The chicken is also impressive – crispy on the outside, and tender on the inside. It’s also made with a whopping 22 spices, instead of the usual 10 that inchi kabin (Nonya-style fried chicken, typically marinated overnight with spices and coconut milk) is made with, said Ernest Ang.
So on top of typical ingredients like chilli powder, cumin powder and turmeric, he adds ingredients like biryani masala to enhance the flavour. Though we can’t say it’s exceptionally spice-filled, the chicken here is definitely flavourful and coated in a punchy marinade that’s quite addictive. 
Though the inchi kabin here is tasty, we actually prefer the beef rendang. The chunks of shin beef here are coated in a mildly spicy, thick gravy. Our favourite part of the dish is the fork-tender beef, which is equal parts fatty and meaty. 
If you’re expecting typical Teochew-style fish soup here, be prepared for something totally different. Ernest Ang makes his soup with a mixture of ground nuts and peanuts to cut the fishy flavour, he said. At first sip, his rendition tastes a lot more like a slightly diluted peanut soup. It’s nutty, and somewhat comforting, but not at all like how you’d expect fish soup to taste.
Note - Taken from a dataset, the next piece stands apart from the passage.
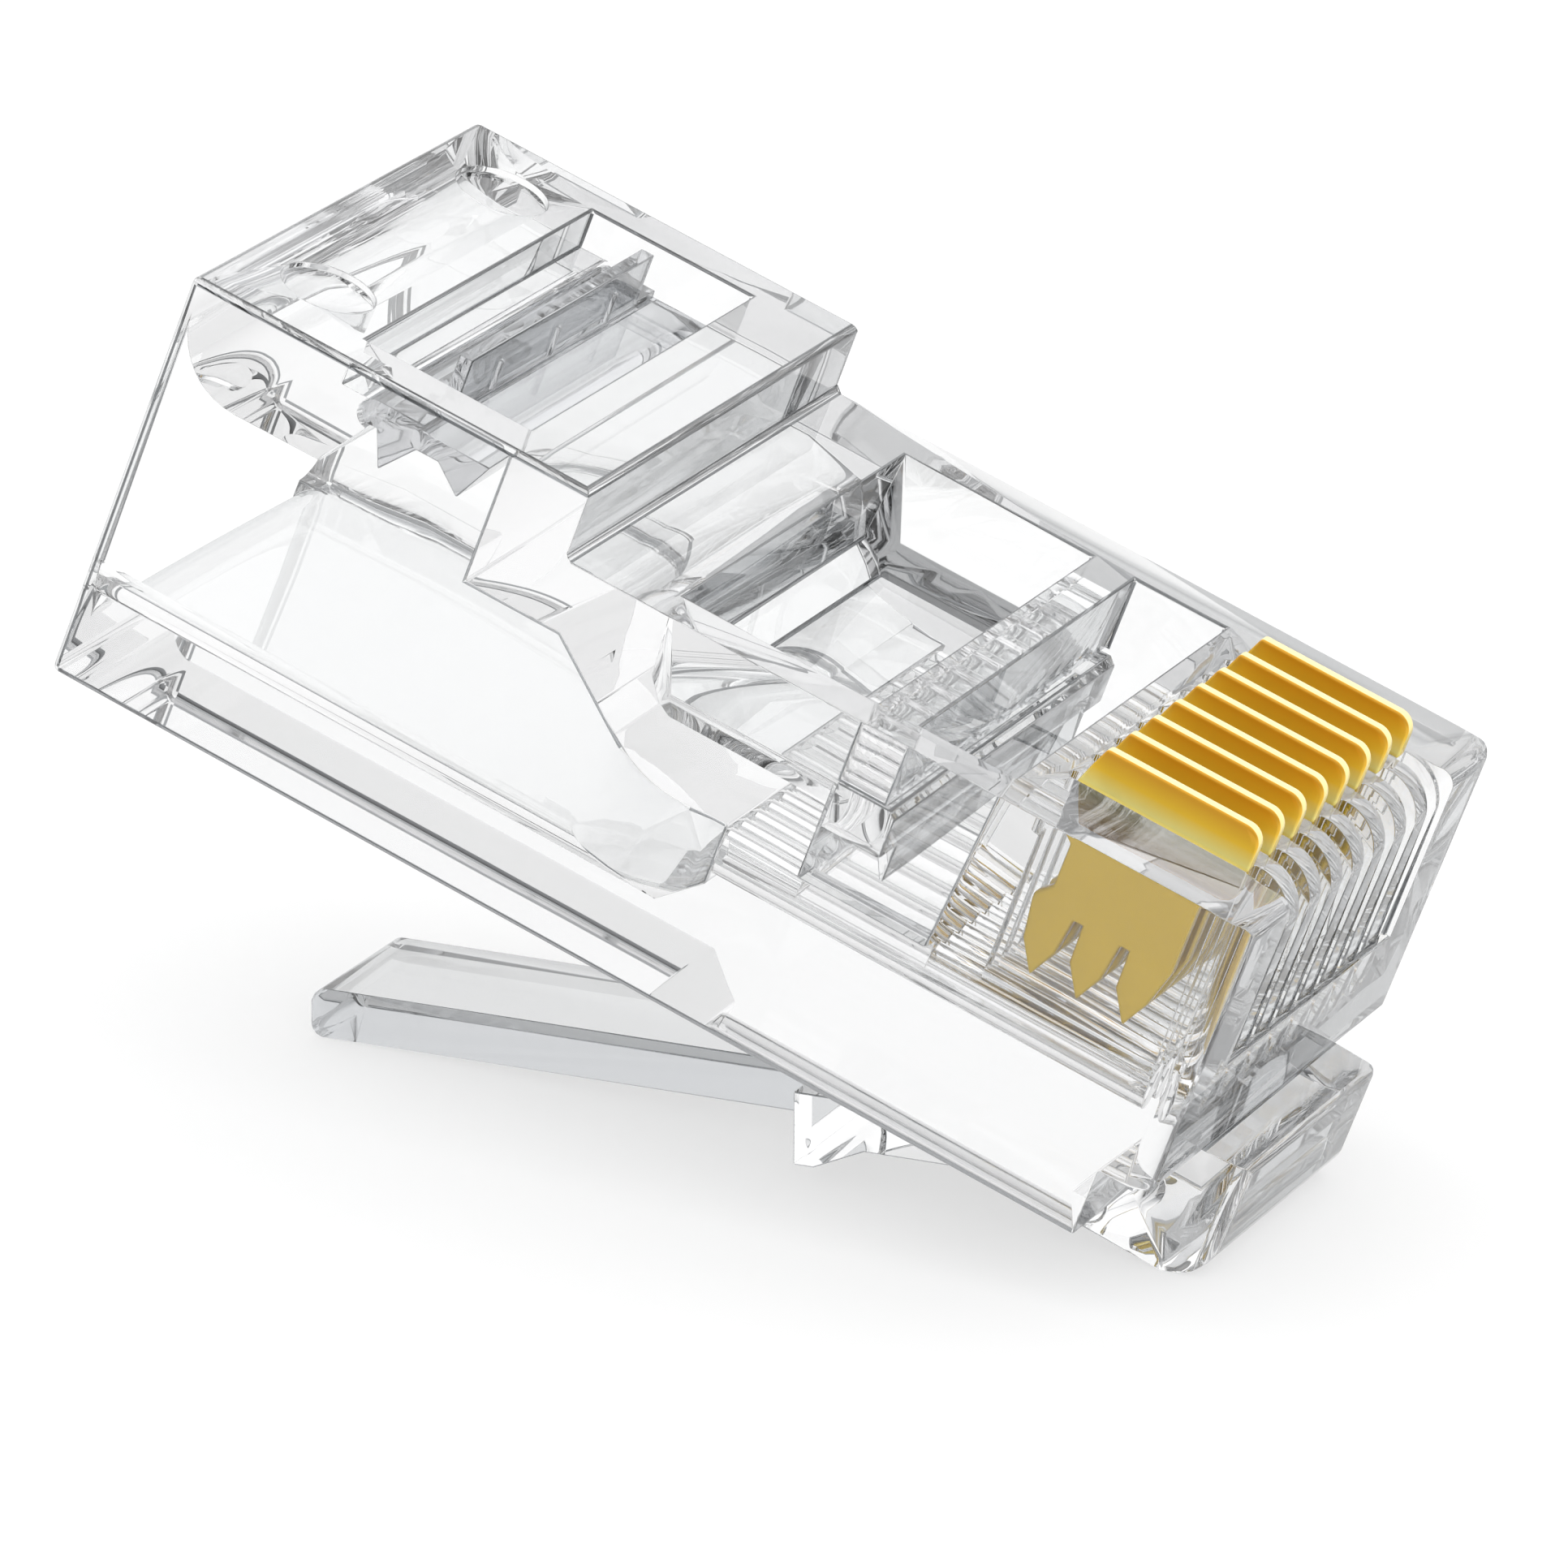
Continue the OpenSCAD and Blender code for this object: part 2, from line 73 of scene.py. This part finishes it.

There’s little to no hint of seafood flavour, except for the slices of dory and batang in the broth. Though it’s tasty overall, we’re not sure we’d order this if we’re looking to curb our fish soup cravings.
Though Ernest Ang’s grandmother doesn’t visit Kokoyo often due to her weak legs, she whips up around 200 pieces of eight types of nonya kueh from home for him to sell at his shop daily. Offerings like lapis sagu, pulut hitam, ondeh ondeh and ang ku kueh are sold at S$1.50 per piece, or S$12 for 10 pieces. 
All of granny’s kuehs we tried are tasty, with chewy skin that’s not too thick, and filling that’s not overly sweet. We particularly enjoyed the peanut ondeh ondeh and yam ang ku kueh. The peanut ondeh ondeh is nicely springy, with a finely grated nut filling that’s crunchy and salty-sweet. Meanwhile, the ang ku kueh is stuffed with a smooth, sweet yam filling. 
Kokoyo Nonya Delights is at #01-43, 263 Serangoon Central Drive, Singapore 550263. Open daily 11am to 8.30pm.